At the reception, my dad delivered on my request for "an embarrassing speech", but not in the affectionately piss-taking, baby photos-type way I'd imagined. Instead, he listed all the times I'd been arrested as a teenager, for petty crime and public order offences, as I felt like sinking into the floor and the groom's very middle class and ambitious family all awkwardly stared at their table.

Two weeks later, I found out my husband owed thousands of pounds in unpaid tax, was massively in debt and had lied to me about his previous relationships. I moved out soon after and filed for divorce as soon as I could.

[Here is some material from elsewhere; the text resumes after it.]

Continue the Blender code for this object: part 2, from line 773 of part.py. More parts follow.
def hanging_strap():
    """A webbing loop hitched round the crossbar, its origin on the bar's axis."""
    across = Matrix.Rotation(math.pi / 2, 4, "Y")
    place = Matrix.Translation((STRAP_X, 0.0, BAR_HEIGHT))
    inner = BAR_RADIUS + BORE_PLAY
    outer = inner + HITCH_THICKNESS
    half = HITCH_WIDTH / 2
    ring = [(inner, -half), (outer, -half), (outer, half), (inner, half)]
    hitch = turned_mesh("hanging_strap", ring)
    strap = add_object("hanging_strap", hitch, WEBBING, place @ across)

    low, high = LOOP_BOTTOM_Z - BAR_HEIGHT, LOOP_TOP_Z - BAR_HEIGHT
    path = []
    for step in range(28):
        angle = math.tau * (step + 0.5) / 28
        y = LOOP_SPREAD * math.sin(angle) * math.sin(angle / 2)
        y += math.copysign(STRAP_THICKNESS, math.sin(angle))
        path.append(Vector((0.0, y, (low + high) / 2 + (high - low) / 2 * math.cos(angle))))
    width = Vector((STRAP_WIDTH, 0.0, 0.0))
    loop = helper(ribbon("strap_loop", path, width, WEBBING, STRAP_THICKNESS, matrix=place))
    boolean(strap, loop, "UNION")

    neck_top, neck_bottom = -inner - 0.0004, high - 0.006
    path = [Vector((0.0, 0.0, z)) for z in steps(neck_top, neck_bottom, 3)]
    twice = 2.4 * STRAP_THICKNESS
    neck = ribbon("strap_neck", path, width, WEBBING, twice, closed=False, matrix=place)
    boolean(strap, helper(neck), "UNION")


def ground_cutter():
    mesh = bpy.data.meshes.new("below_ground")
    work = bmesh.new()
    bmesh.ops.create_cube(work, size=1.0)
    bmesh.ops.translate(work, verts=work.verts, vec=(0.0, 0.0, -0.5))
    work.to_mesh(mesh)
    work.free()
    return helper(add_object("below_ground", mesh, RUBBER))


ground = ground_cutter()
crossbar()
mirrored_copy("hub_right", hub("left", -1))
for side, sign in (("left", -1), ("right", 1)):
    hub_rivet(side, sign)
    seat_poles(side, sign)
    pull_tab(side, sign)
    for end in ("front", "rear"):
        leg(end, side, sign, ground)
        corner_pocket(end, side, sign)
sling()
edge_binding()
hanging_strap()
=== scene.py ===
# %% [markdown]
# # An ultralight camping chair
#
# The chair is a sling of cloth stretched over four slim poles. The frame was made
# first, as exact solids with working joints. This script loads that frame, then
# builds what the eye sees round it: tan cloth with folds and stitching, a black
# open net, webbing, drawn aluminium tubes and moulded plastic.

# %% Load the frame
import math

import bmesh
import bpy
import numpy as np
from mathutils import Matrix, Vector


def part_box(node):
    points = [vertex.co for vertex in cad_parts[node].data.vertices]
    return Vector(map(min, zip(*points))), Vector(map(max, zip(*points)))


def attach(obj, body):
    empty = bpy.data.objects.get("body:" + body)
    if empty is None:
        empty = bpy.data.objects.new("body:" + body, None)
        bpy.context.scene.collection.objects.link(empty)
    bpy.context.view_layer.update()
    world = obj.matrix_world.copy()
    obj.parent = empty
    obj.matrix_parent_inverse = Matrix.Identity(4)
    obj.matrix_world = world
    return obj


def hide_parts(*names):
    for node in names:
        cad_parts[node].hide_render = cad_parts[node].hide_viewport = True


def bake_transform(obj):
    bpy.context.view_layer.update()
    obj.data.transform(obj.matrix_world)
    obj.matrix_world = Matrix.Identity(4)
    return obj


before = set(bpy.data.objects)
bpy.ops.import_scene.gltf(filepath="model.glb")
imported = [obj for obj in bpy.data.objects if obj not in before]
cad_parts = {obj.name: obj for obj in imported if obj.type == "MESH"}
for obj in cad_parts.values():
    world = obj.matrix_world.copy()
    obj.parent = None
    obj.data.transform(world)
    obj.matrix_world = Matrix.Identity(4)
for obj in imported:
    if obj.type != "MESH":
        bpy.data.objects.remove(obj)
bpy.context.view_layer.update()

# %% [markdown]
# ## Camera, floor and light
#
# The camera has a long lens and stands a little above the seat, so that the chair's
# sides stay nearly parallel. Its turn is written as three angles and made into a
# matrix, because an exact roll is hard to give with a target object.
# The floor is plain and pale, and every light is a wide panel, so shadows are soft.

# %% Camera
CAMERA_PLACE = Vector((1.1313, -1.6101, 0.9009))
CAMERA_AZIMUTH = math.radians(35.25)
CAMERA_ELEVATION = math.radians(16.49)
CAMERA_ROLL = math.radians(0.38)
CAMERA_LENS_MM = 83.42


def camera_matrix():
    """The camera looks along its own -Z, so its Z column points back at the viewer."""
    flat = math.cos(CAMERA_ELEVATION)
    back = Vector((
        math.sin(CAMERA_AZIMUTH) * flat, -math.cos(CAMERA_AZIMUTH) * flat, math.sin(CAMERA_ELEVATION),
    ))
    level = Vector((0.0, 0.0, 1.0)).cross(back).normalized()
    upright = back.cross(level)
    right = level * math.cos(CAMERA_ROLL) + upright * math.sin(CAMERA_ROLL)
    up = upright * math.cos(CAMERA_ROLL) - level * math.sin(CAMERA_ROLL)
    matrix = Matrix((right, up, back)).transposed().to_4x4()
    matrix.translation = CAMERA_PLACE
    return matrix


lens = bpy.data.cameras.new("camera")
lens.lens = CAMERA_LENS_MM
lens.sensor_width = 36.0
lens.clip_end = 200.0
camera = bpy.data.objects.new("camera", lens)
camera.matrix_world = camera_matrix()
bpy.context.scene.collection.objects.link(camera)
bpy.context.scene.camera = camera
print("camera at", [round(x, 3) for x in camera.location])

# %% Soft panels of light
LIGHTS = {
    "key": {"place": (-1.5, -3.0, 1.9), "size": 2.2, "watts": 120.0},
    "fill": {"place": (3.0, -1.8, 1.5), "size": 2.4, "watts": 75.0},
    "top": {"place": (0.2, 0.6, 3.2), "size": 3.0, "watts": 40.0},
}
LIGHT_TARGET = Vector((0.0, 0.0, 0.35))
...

Not getting married again.
(, Fri 7 Nov 2014, 10:53, 5 replies)
Will you marry me?

(, Fri 7 Nov 2014, 11:20, closed)
Public order offences.
Are you still up for them?
(, Fri 7 Nov 2014, 12:08, closed)
I keep out of trouble these days, I am a grown up with a responsible job, mortgage and massive drugs

(, Fri 7 Nov 2014, 13:07, closed)
Massive drugs or
massive amounts of drugs. I made an enormous joint once. It was inefficient.
(, Fri 7 Nov 2014, 16:17, closed)
"Ah Carruthers, glad you could come.
Now how can we go about improving the efficiency of my enormous joint?"